Even the bonus stage is still here.
Space Harrier himself has undergone a makeover and now supports amongst other tweaks a spiky pony tail. The dragons too have received an overhaul. Rather than the typical Chinese dragon look similar to the carnivals, they now look like more modernised dragons with flapping wings etc.
The music too, while still recognisable has been upgraded with techno beats and some great synth sounds. Gameplay has had a slight upgrade. There are 2 new weapons, a "Big bad da boom" bomb that takes out everything for quite some distance and lock on lasers that remind me of the homing missiles in Afterburner.
A great game addition to for any Space Harrier fan but still doesn't beat the original.
So where do we go from here?
Only one place to go!
Yep, you can even get Space Harrier on the 3DS and it is great.
Graphics wise, it looks just like the arcade including emulating the arcade cabinets if you like (tilting as well)
However, I prefer just playing in full screen with 3D whacked onto full. And WOW! love the 3D! even with the retro 2D objects, it is clear and really does give some perspective.

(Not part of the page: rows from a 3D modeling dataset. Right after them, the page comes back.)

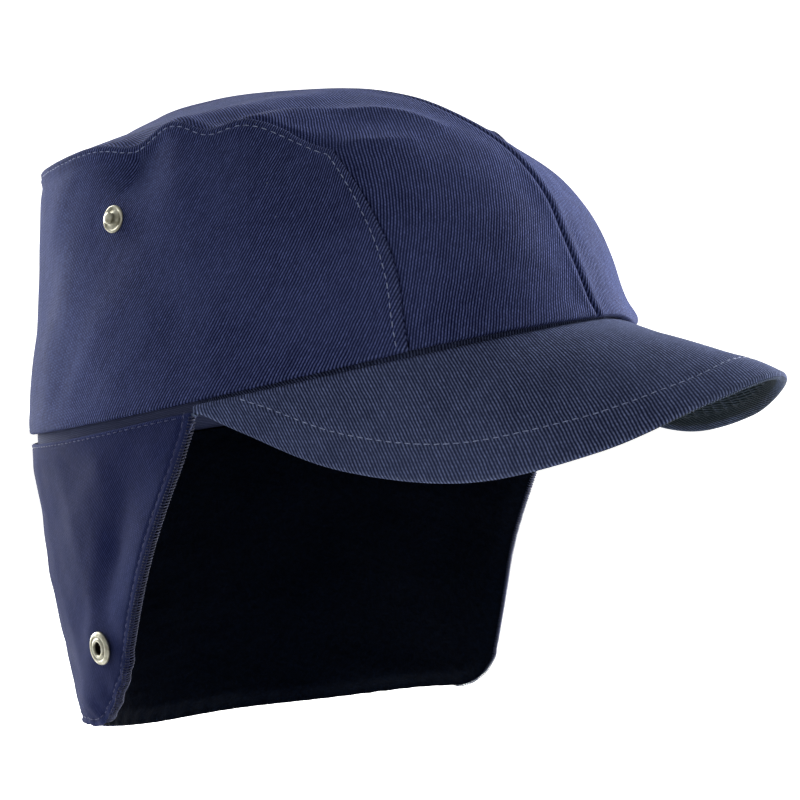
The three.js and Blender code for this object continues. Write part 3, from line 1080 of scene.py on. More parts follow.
def twill_material(name, painted_groove_shade, crest, worn_and_painted_light, pitch, lean, relief):
    """Twill: painted shade between the wales and painted light on their crests, paler where it is rubbed
    and where painted highlights lie on creases, folds and puckers, with lint.
    """
    material, w, shader = new_material(name)
    weave_map = w.node("ShaderNodeUVMap", uv_map="cloth").outputs[0]
    weave = w.group("twill", Place=weave_map, Pitch=pitch, Lean=lean)
    shade = w.group("shade", Place=w.object_place())
    # The wear attribute holds real wear and painted highlights on creases, folds and puckers.
    rubbed = w.times(w.attribute("wear_dirt_and_painted_light"), w.top_part(shade["Cloud"], 0.5))
    light = w.mix(rubbed, crest, worn_and_painted_light)
    # Painted shade in the grooves between the wales, and painted light on their crests.
    colour = w.mix(weave["Tone"], painted_groove_shade, light)
    colour = w.mix(w.times(shade["Grain"], GRAIN_SHADE), colour, painted_groove_shade)
    colour = w.mix(w.ramp(shade["Cloud"], 0, 1, 0, CLOUD_SHADE), colour, light)
    fuzz = w.math("MULTIPLY_ADD", shade["Grain"], GRAIN_SHADE, weave["Height"])
    finish = {
        "Base Color": w.mix(w.times(shade["Lint"], LINT_STRENGTH), colour, LINT_COLOUR),
        "Normal": w.relief(fuzz, relief),
        "Roughness": w.ramp(shade["Cloud"], 0, 1, *CLOTH_ROUGHNESS),
    }
    w.fill(shader, {**finish, **CLOTH_GLOSS})
    return material


def fleece_material(name, dark, light):
    """Deep dark pile that hardly shines."""
    material, w, shader = new_material(name)
    spot = w.object_place()
    shade = w.group("shade", Place=spot)
    knots = w.noise(spot, "pile")
    tone = w.mix(w.ramp(knots, *FLEECE_TONES), dark, light)
    finish = {
        "Base Color": w.mix(w.times(shade["Grain"], GRAIN_SHADE), tone, (0, 0, 0, 1)),
        "Normal": w.relief(knots, distance=0.0006, strength=0.9),
        "Roughness": w.ramp(shade["Cloud"], 0, 1, *FLEECE_ROUGHNESS),
        "Specular IOR Level": 0.05,
    }
    w.fill(shader, finish)
    return material


def thread_material(name, dark, light):
    """Twisted sewing thread, paler and smoother where its strands stand up."""
    material, w, shader = new_material(name)
    strands = w.noise(w.object_place(), "strands")
    finish = {
        "Base Color": w.mix(w.ramp(strands, *NOISE_MIDDLE), dark, light),
        "Normal": w.relief(strands, distance=0.0001, strength=0.5),
        "Roughness": w.ramp(strands, *NOISE_MIDDLE, *THREAD_ROUGHNESS),
        "Specular IOR Level": 0.3,
    }
    w.fill(shader, finish)
    return material


def snap_material(name, clean, tarnished, dirty):
    """Nickel plate with a fine brushed grain, tarnish in patches, and dirt in its hollows."""
    material, w, shader = new_material(name)
    spot = w.object_place()
    tarnish = w.ramp(w.noise(spot, "tarnish"), *TARNISH_PATCHES)
    dirt = w.attribute("wear_dirt_and_painted_light")
    plate = w.mix(tarnish, clean, tarnished)
    finish = {
        "Base Color": w.mix(dirt, plate, dirty),
        "Roughness": w.math("MAXIMUM", w.ramp(tarnish, 0, 1, *PLATE_ROUGHNESS), dirt),
        "Metallic": 1.0,
        "Normal": w.relief(w.noise(spot, "brushing"), distance=0.00005, strength=0.3),
    }
    w.fill(shader, finish)
    return material


# Each twill's valley colour is painted shade for the grooves between its wales, and its crest colour holds
# painted light on the wale crests.
crown_cloth = twill_material(
    "crown_twill",
    painted_groove_shade=(0.0018, 0.0032, 0.026, 1),
    crest=(0.136, 0.174, 0.425, 1),
    # paler colour for real wear at seams and hems, and for the painted highlight on the front creases
    worn_and_painted_light=(0.150, 0.187, 0.400, 1),
    pitch=0.00079,
    lean=math.radians(27),
    relief=0.00020,
)
peak_cloth_painted_top_light = twill_material(
    "peak_twill_painted_top_light",
    painted_groove_shade=(0.0095, 0.0130, 0.038, 1),
    # the crown's crest made lighter and greyer: painted light from above
    crest=(0.200, 0.250, 0.480, 1),
    worn_and_painted_light=(0.340, 0.410, 0.620, 1),
    pitch=0.00086,
    lean=math.radians(21),
    relief=0.00020,
)
under_cloth = twill_material(
    "peak_under_twill",
    painted_groove_shade=(0.004, 0.007, 0.010, 1),
    crest=(0.054, 0.075, 0.092, 1),
    # paler colour for the worn rim, and for the painted light on the pucker crests
    worn_and_painted_light=(0.150, 0.195, 0.340, 1),
    pitch=0.00086,
    lean=math.radians(21),
    relief=0.00012,
)
flap_cloth = twill_material(
    "flap_twill",
    painted_groove_shade=(0.0066, 0.0092, 0.043, 1),
    crest=(0.043, 0.057, 0.174, 1),
    # paler colour for real wear at the hem and top edge, and for the painted highlight on the right front
    # fold
    worn_and_painted_light=(0.110, 0.158, 0.450, 1),
    pitch=0.00068,
    lean=math.radians(27),
    relief=0.00012,
)
band_cloth = twill_material(
    "band_plain_cloth",
    painted_groove_shade=(0.042, 0.050, 0.108, 1),
    crest=(0.094, 0.110, 0.196, 1),
    worn_and_painted_light=(0.094, 0.110, 0.196, 1),
    pitch=0.0006,
    lean=math.radians(88),
    relief=0.0001,
)
lining_fleece = fleece_material(
    "lining_fleece", dark=(0.0002, 0.0010, 0.0036, 1), light=(0.0008, 0.0030, 0.0090, 1)
)
seam_thread = thread_material("seam_thread", dark=(0.15, 0.18, 0.32, 1), light=(0.34, 0.40, 0.60, 1))
flap_thread = thread_material("flap_thread", dark=(0.028, 0.036, 0.10, 1), light=(0.085, 0.10, 0.22, 1))
edging_thread = thread_material(
    "edging_thread", dark=(0.0035, 0.0048, 0.020, 1), light=(0.030, 0.039, 0.110, 1)
)
nickel = snap_material(
    "nickel_plate",
    clean=(0.52, 0.51, 0.41, 1),
    tarnished=(0.28, 0.265, 0.19, 1),
    dirty=(0.020, 0.018, 0.012, 1),
)


# Beads and channels beside an edge or a line, and bands of wear and of painted light: rows of height,
# distance and width
BEADS = {
    "lap": [(0.15, 1.5, 0.8), (-0.36, STITCH_INSET, 0.42)],
    "lap_pucker": [(0.1, 4.0, 2.5)],
    "seam": [(0.3, 2.2, 1.5), (-0.3, 0, 0.5)],
    "hem": [(0.2, 3.5, 3.0)],
    "lip_along_top": [(0.9, 0.235, 0.035), (1.2, 0.085, 0.03)],
    "peak_row_bend": [(1.7, 0.2, 0.09), (2.0, 0, 0.05)],
    "peak_row": [(-0.35, PEAK_STITCH_INSET, 0.7), (0.18, PEAK_STITCH_INSET, 3.0)],
    "peak_snug": [(0.6, 1.0, 3.5)],
    "under_rim": [(0.3, 4.8, 0.6)],
    "under_pucker": [(0.75, 10.0, 8.0)],
    "flap_top_row": [(0.25, 0.8, 0.6), (-0.35, FLAP_TOP_STITCH, 0.45)],
    "flap_hem_row": [(0.2, 1.3, 0.8), (-0.35, FLAP_HEM_STITCH, 0.5)],
    "left_fold": [(0.6, 9, 4.5), (-0.5, 25, 7)],
    "right_valley": [(-0.55, 24, 7)],
    "right_foot_rise": [(3.0, 0, 16)],
    "tip_pucker": [(0.3, 0, 6)],
    "lap_wear": [(0.75, 0.8, 0.9), (0.3, 1.6, 1.4)],
    "seam_wear": [(0.3, 1.0, 0.8)],
    "hem_wear": [(0.4, 0.6, 0.8)],
    "peak_rim_wear": [(0.3, 0.5, 0.8)],
    "peak_row_wear": [(0.1, PEAK_STITCH_INSET, 1.5)],
    # Painted light on the crests of the under cloth's puckers, so that their hollows look shaded
    "under_pucker_painted_light": [(0.35, 10.0, 7.0)],
    "flap_hem_wear": [(0.25, 0.6, 0.9)],
    "flap_top_wear": [(0.4, 0.5, 0.7)],
    # Painted highlight along the crest of the flap's right front fold
    "right_fold_painted_highlight": [(0.4, 6, 6)],
}

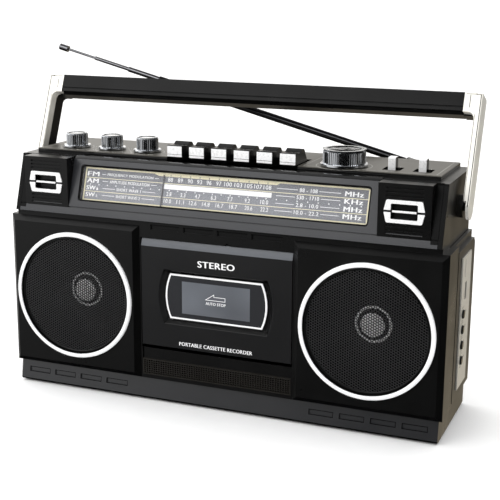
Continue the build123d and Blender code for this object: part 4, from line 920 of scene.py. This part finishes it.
turned_profile(shaft, [(0.0, low.z), (3.0, low.z), (3.0, 173.0), (5.6, 173.0), (5.6, 181.0), (3.0, 181.0),
                       (3.0, foot + 0.1), (0.0, foot + 0.1)], (x, y, 0), (0, 0, 1), 40)
make_piece("tuning_spindle", shaft, [zinc], "tuning_knob", ("tuning_knob",))

# ---- Slide switch levers ----
# Two plated plastic tabs stand up through slots in the plate and slide sideways over a detent.
for n in (1, 2):
    from_frame("switch_lever_" + str(n), [white_plated, key_black], 0.4,
               lambda at, normal: normal.x > 0.5, edge=0)

# ---- Carrying handle ----
# The grip is a black moulding with a flat front. Its two arms are die castings, chrome plated, with
# thin dark parting lines on their fronts, and turn on pins at the sides of the cabinet.
grip_finish = moulded("polystyrene grip, black", "#080808", "#0d0d0d", 0.30, 0.5, 0.006, 0.15)
from_frame("handle_grip", [grip_finish], 0.6)
arm_plating = metal("die casting, satin chrome plated", "#e6e3da", "#f1efe8", 0.2, (1, 1, 1), 3.0, 0.003,
                    bare=0.25)
for side in ("left", "right"):
    from_frame("handle_arm_" + side, [arm_plating], 0.55)
LEAN = radians(22.2)
up_handle = Vector((0, sin(LEAN), cos(LEAN)))
block_face = facing(Vector((0, 5.0, 169.5)) + Vector((0, -cos(LEAN), sin(LEAN))) * 9.74, (1, 0, 0), up_handle)
joints = bmesh.new()
for x, wide, low_z, high_z in ((174.8, 0.5, 72.0, 81.5), (182.5, 0.6, -2.0, 82.0), (179.3, 0.35, -2.0, 67.0)):
    for at in (-x, x):
        stripe(joints, at - wide / 2, at + wide / 2, (low_z + high_z) / 2, high_z - low_z, block_face)
for side in (-1, 1):
    ends = sorted((side * 171.6, side * 182.5))
    stripe(joints, ends[0], ends[1], 82.3, 0.35, block_face)
make_piece("handle_joints", joints, [grip_finish], frame["nodes"]["handle_grip"]["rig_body"])

# ---- Telescopic aerial ----
# Four drawn brass tubes, nickel and chrome plated, slide in each other and turn in a knuckle on a
# moulded bracket at the back.
tube_plating = metal("brass tube, drawn and chrome plated", "#77777a", "#8c8c8f", 0.12, (1, 1, 1), 3.0, 0.002)
dark_plating = metal("brass tube, black nickel plated", "#3a3a3c", "#4a4a4c", 0.16, (1, 1, 1), 3.0, 0.002)
for name in ("aerial_mid", "aerial_upper", "aerial_tip"):
    dress(name, tube_plating)
for name in ("aerial_base", "aerial_knuckle"):
    dress(name, dark_plating)
dress("aerial_bracket", black_back)

# ---- Side panel ----
# A thin anodised plate is glued in the right-hand side over the card slot, the socket and four
# push buttons. Small printed symbols stand beside the buttons.
anodised = metal("aluminium, brushed, clear anodised", "#c6c3ba", "#d8d5cc", 0.30, (1, 1, 0.05), 0.5, 0.01,
                 bare=0.3)
from_frame("side_panel", [anodised], 0.2)
side_face = facing((span("side_panel")[1].x + 0.03, 0, 0), (0, 1, 0), (0, 0, 1))
symbols = bmesh.new()
for n in range(4):
    low, high = span("side_button_" + str(n + 1))
    y, z = (low.y + high.y) / 2, (low.z + high.z) / 2
    from_frame("side_button_" + str(n + 1), [key_black], 0.2)
    x = y + 8.5
    if n in (0, 3):
        for side in (-1, 1) if n == 3 else (1,):
            patch(symbols, ((x + 1.8 * side, z - 1.5), (x + 3.6 * side, z), (x + 1.8 * side, z + 1.5)), side_face)
        patch(symbols, ((x - 1.4, z - 1.5), (x + 1.4, z), (x - 1.4, z + 1.5)), side_face)
    else:
        for bar in (-1, 1):
            stripe(symbols, x + bar - 0.4, x + bar + 0.4, z, 3.0, side_face)
    for bar in (-1, 1):
        stripe(symbols, y - 3.4, y + 3.4, z + bar * 5.2, 0.35, side_face)
make_piece("side_symbols", symbols, [ink("screen ink, black", "#111112", "#1a1a1b")], "cabinet")
board = moulded("epoxy board with parts, green lacquer", "#0f3a1c", "#1a5228", 0.35, 1.5, 0.02)
for name in ("control_board", "main_board"):
    dress(name, board)
dress("side_board", black_case)

# ---- Back: battery door, mains inlet and transformer ----
# The battery door is moulded like the back, with finger ribs, and hangs on two pins. The inlet is
# a black socket with two tinned pins, and the transformer has a stack of steel plates.
from_frame("battery_door", [black_back], 0.3)
dress("mains_inlet", black_back)
dress("transformer", metal("steel laminations, varnished", "#3d3a36", "#57524b", 0.5, (8, 1, 1), 3.0, 0.05))
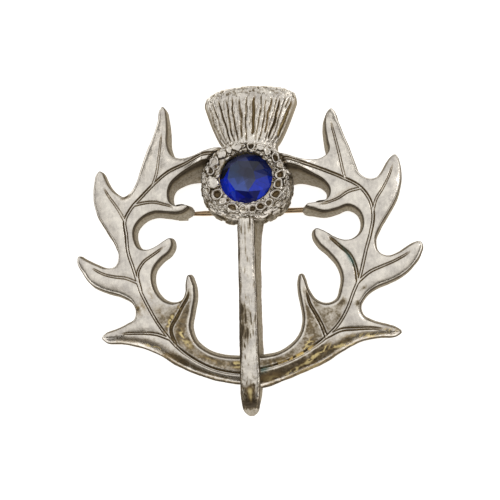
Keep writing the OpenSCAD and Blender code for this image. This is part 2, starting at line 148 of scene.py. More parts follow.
def smooth(points, step, closed=False):
    """A smooth curve through points at even steps: each tangent weighs the nearer neighbour more."""
    p = np.array(points, float)
    n = len(p)
    before = np.roll(p, 1, axis=0) if closed else np.vstack([p[:1], p[:-1]])
    after = np.roll(p, -1, axis=0) if closed else np.vstack([p[1:], p[-1:]])
    a, b = p - before, after - p
    la = np.linalg.norm(a, axis=1, keepdims=True)
    lb = np.linalg.norm(b, axis=1, keepdims=True)
    t = unit(np.where(la * lb > 0, unit(a) * lb + unit(b) * la, a + b))
    dense = []
    for i in range(n if closed else n - 1):
        j = (i + 1) % n
        c = np.linalg.norm(p[j] - p[i])
        count = max(LEAST_STEPS, int(c / CURVE_STEP))
        s = (np.arange(count) / count)[:, None]
        dense.append(p[i] * (2 * s**3 - 3 * s**2 + 1) + t[i] * c * (s**3 - 2 * s**2 + s)
                     + p[j] * (3 * s**2 - 2 * s**3) + t[j] * c * (s**3 - s**2))
    line = np.vstack(dense + [p[:1] if closed else p[-1:]])
    far = lengths(line)
    at = np.linspace(0, far[-1], max(3, int(round(far[-1] / step))) + 1)
    if closed:
        at = at[:-1]
    return columns(np.interp(at, far, line[:, 0]), np.interp(at, far, line[:, 1]))


def tangents(line, closed=False):
    if closed:
        return unit(np.roll(line, -1, axis=0) - np.roll(line, 1, axis=0))
    return unit(np.gradient(line, axis=0))


def nearest(points, line):
    """The number of the line's vertex that is nearest to each point."""
    tree = KDTree(len(line))
    for i, (x, y) in enumerate(line.tolist()):
        tree.insert((x, y, 0), i)
    tree.balance()
    return np.array([tree.find((x, y, 0))[1] for x, y in points.tolist()])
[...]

I would say it is without doubt the most casual of the Space Harrier games as each level you play becomes unlocked to play whenever you feel like it so it doesn't take long to be able to gain access to all the levels whenever you fancy it.
On top of this, the plethora of options gives you a nice trip to nostalgia land. :-)
On top of this, the plethora of options gives you a nice trip to nostalgia land. :-)
Playing the game feels just right. controls are very responsive, you have the choice of using 3 different controls. + pad, Analogue pad or Touch screen. The latter 2 make play very responsive the + pad however, not so much.
Just to add to this further, there is now also a save game option (common in all of the Sega 3DS games) so you can continue where you left off.
All in all, I would give the Space Harrier series 96%
All in all, I would give the Space Harrier series 96%
Great gameplay, plenty of replay value.
Some of the home versions could have done with a bit more time spent on them.